Exercise goal:
Copy every line, leaving nothing out and adding nothing.

╭─ Data section

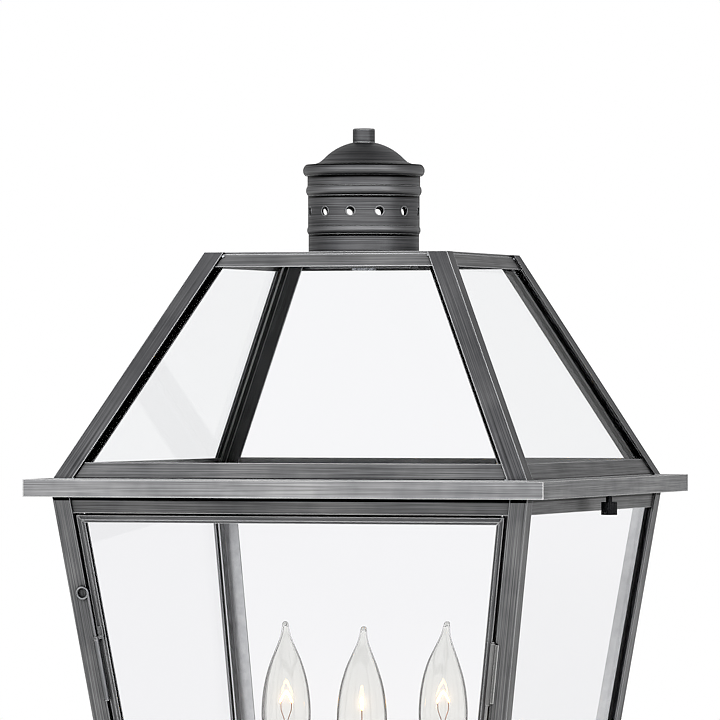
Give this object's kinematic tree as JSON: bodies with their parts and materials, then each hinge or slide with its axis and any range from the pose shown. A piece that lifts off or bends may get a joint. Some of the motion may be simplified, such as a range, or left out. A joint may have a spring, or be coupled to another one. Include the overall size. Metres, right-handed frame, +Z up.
{
  "type": "post top lantern",
  "caption": "Square tapered post top lantern with clear glass, a hinged door, a lift-off glazed roof with a vented chimney, and candle lamps.",
  "frame": {"origin": "centre of the post fitter's mouth, the lowest point of the lantern", "axes": "+Z up along the post, -Y towards the door side, +X to the right seen from the door side"},
  "size_m": [0.356, 0.356, 0.6564],
  "materials": {
    "brushed_zinc": "dark brushed, lightly worn edges",
    "pane_glass": "clear flat glass",
    "bulb_glass": "clear blown glass",
    "brass": "rolled thread shell",
    "filament": "lit wire",
    "candle_ivory": "smooth ivory sleeve",
    "socket_black": "moulded",
    "blackened_screw": "blackened, knurled",
    "bright_zinc": "bright zinc plating"
  },
  "bodies": {
    "lantern_body": {"post_fitter": "brushed_zinc", "fitter_set_screws": "brushed_zinc", "neck": "brushed_zinc", "base_tray": "brushed_zinc", "corner_posts": "brushed_zinc", "post_glass_stops": "brushed_zinc", "door_stops": "brushed_zinc", "body_top_rails": "brushed_zinc", "body_bottom_rails": "brushed_zinc", "glass_right": "pane_glass", "glass_back": "pane_glass", "glass_left": "pane_glass", "screw_lugs": "brushed_zinc", "hinge_barrels": "brushed_zinc", "hinge_pin": "brushed_zinc", "latch_barrel": "brushed_zinc", "centre_stem": "bright_zinc", "stem_nuts": "bright_zinc", "cluster_hub": "brushed_zinc", "hub_cap_nut": "brushed_zinc", "cluster_arms": "brushed_zinc", "candle_cups": "brushed_zinc", "candle_sleeves": "candle_ivory", "lamp_sockets": "socket_black", "bulb_bases": "brass", "bulb_glass": "bulb_glass", "bulb_mounts": "bulb_glass", "bulb_filaments": "filament"},
    "door": {"door_frame": "brushed_zinc", "door_glass": "pane_glass", "door_knuckle": "brushed_zinc", "latch_eye": "brushed_zinc"},
    "latch": {"latch_pin": "brushed_zinc"},
    "roof": {"eave_rim": "brushed_zinc", "eave_nuts": "bright_zinc", "hip_bars": "brushed_zinc", "hip_glass_stops": "brushed_zinc", "roof_base_rails": "brushed_zinc", "roof_top_rails": "brushed_zinc", "roof_glass_front": "pane_glass", "roof_glass_right": "pane_glass", "roof_glass_back": "pane_glass", "roof_glass_left": "pane_glass", "top_plate": "brushed_zinc", "chimney": "brushed_zinc", "chimney_cap": "brushed_zinc", "finial": "brushed_zinc", "chimney_rod": "bright_zinc", "rod_nut": "bright_zinc", "rod_strap": "brushed_zinc", "strap_screws": "bright_zinc"},
    "thumb_right": {"thumb_screw_right": "blackened_screw"},
    "thumb_left": {"thumb_screw_left": "blackened_screw"}
  },
  "joints": [
    {"name": "door_hinge", "type": "hinge", "parent": "lantern_body", "child": "door", "pos_m": [0.12795, -0.14313, 0.25778], "axis": [0.1392, -0.1392, 0.9804], "range_deg": [0, 105]},
    {"name": "latch_slide", "type": "slide", "parent": "lantern_body", "child": "latch", "axis": [-0.1392, -0.1392, 0.9804], "range_m": [0, 0.045]},
    {"name": "roof_lift", "type": "slide", "parent": "lantern_body", "child": "roof", "axis": [0, 0, 1], "range_m": [0, 0.15]},
    {"name": "thumb_turn_right", "type": "hinge", "parent": "lantern_body", "child": "thumb_right", "pos_m": [0.1715, 0, 0.406], "axis": [0, 0, 1], "continuous": true},
    {"name": "thumb_turn_left", "type": "hinge", "parent": "lantern_body", "child": "thumb_left", "pos_m": [-0.1715, 0, 0.406], "axis": [0, 0, 1], "continuous": true}
  ]
}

╰─

Solution for this task:
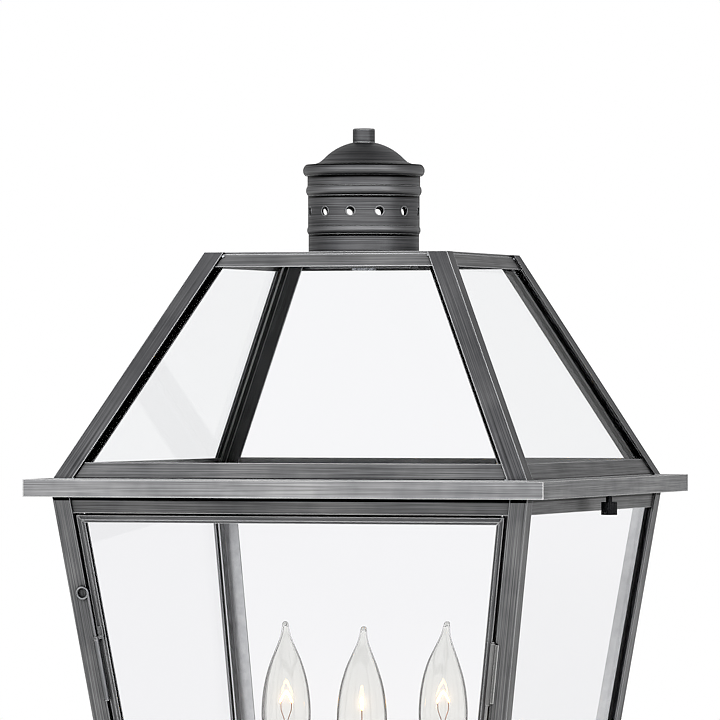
Give this object's kinematic tree as JSON: bodies with their parts and materials, then each hinge or slide with its axis and any range from the pose shown. A piece that lifts off or bends may get a joint. Some of the motion may be simplified, such as a range, or left out. A joint may have a spring, or be coupled to another one. Include the overall size. Metres, right-handed frame, +Z up.
{
  "type": "post top lantern",
  "caption": "Square tapered post top lantern with clear glass, a hinged door, a lift-off glazed roof with a vented chimney, and candle lamps.",
  "frame": {"origin": "centre of the post fitter's mouth, the lowest point of the lantern", "axes": "+Z up along the post, -Y towards the door side, +X to the right seen from the door side"},
  "size_m": [0.356, 0.356, 0.6564],
  "materials": {
    "brushed_zinc": "dark brushed, lightly worn edges",
    "pane_glass": "clear flat glass",
    "bulb_glass": "clear blown glass",
    "brass": "rolled thread shell",
    "filament": "lit wire",
    "candle_ivory": "smooth ivory sleeve",
    "socket_black": "moulded",
    "blackened_screw": "blackened, knurled",
    "bright_zinc": "bright zinc plating"
  },
  "bodies": {
    "lantern_body": {"post_fitter": "brushed_zinc", "fitter_set_screws": "brushed_zinc", "neck": "brushed_zinc", "base_tray": "brushed_zinc", "corner_posts": "brushed_zinc", "post_glass_stops": "brushed_zinc", "door_stops": "brushed_zinc", "body_top_rails": "brushed_zinc", "body_bottom_rails": "brushed_zinc", "glass_right": "pane_glass", "glass_back": "pane_glass", "glass_left": "pane_glass", "screw_lugs": "brushed_zinc", "hinge_barrels": "brushed_zinc", "hinge_pin": "brushed_zinc", "latch_barrel": "brushed_zinc", "centre_stem": "bright_zinc", "stem_nuts": "bright_zinc", "cluster_hub": "brushed_zinc", "hub_cap_nut": "brushed_zinc", "cluster_arms": "brushed_zinc", "candle_cups": "brushed_zinc", "candle_sleeves": "candle_ivory", "lamp_sockets": "socket_black", "bulb_bases": "brass", "bulb_glass": "bulb_glass", "bulb_mounts": "bulb_glass", "bulb_filaments": "filament"},
    "door": {"door_frame": "brushed_zinc", "door_glass": "pane_glass", "door_knuckle": "brushed_zinc", "latch_eye": "brushed_zinc"},
    "latch": {"latch_pin": "brushed_zinc"},
    "roof": {"eave_rim": "brushed_zinc", "eave_nuts": "bright_zinc", "hip_bars": "brushed_zinc", "hip_glass_stops": "brushed_zinc", "roof_base_rails": "brushed_zinc", "roof_top_rails": "brushed_zinc", "roof_glass_front": "pane_glass", "roof_glass_right": "pane_glass", "roof_glass_back": "pane_glass", "roof_glass_left": "pane_glass", "top_plate": "brushed_zinc", "chimney": "brushed_zinc", "chimney_cap": "brushed_zinc", "finial": "brushed_zinc", "chimney_rod": "bright_zinc", "rod_nut": "bright_zinc", "rod_strap": "brushed_zinc", "strap_screws": "bright_zinc"},
    "thumb_right": {"thumb_screw_right": "blackened_screw"},
    "thumb_left": {"thumb_screw_left": "blackened_screw"}
  },
  "joints": [
    {"name": "door_hinge", "type": "hinge", "parent": "lantern_body", "child": "door", "pos_m": [0.12795, -0.14313, 0.25778], "axis": [0.1392, -0.1392, 0.9804], "range_deg": [0, 105]},
    {"name": "latch_slide", "type": "slide", "parent": "lantern_body", "child": "latch", "axis": [-0.1392, -0.1392, 0.9804], "range_m": [0, 0.045]},
    {"name": "roof_lift", "type": "slide", "parent": "lantern_body", "child": "roof", "axis": [0, 0, 1], "range_m": [0, 0.15]},
    {"name": "thumb_turn_right", "type": "hinge", "parent": "lantern_body", "child": "thumb_right", "pos_m": [0.1715, 0, 0.406], "axis": [0, 0, 1], "continuous": true},
    {"name": "thumb_turn_left", "type": "hinge", "parent": "lantern_body", "child": "thumb_left", "pos_m": [-0.1715, 0, 0.406], "axis": [0, 0, 1], "continuous": true}
  ]
}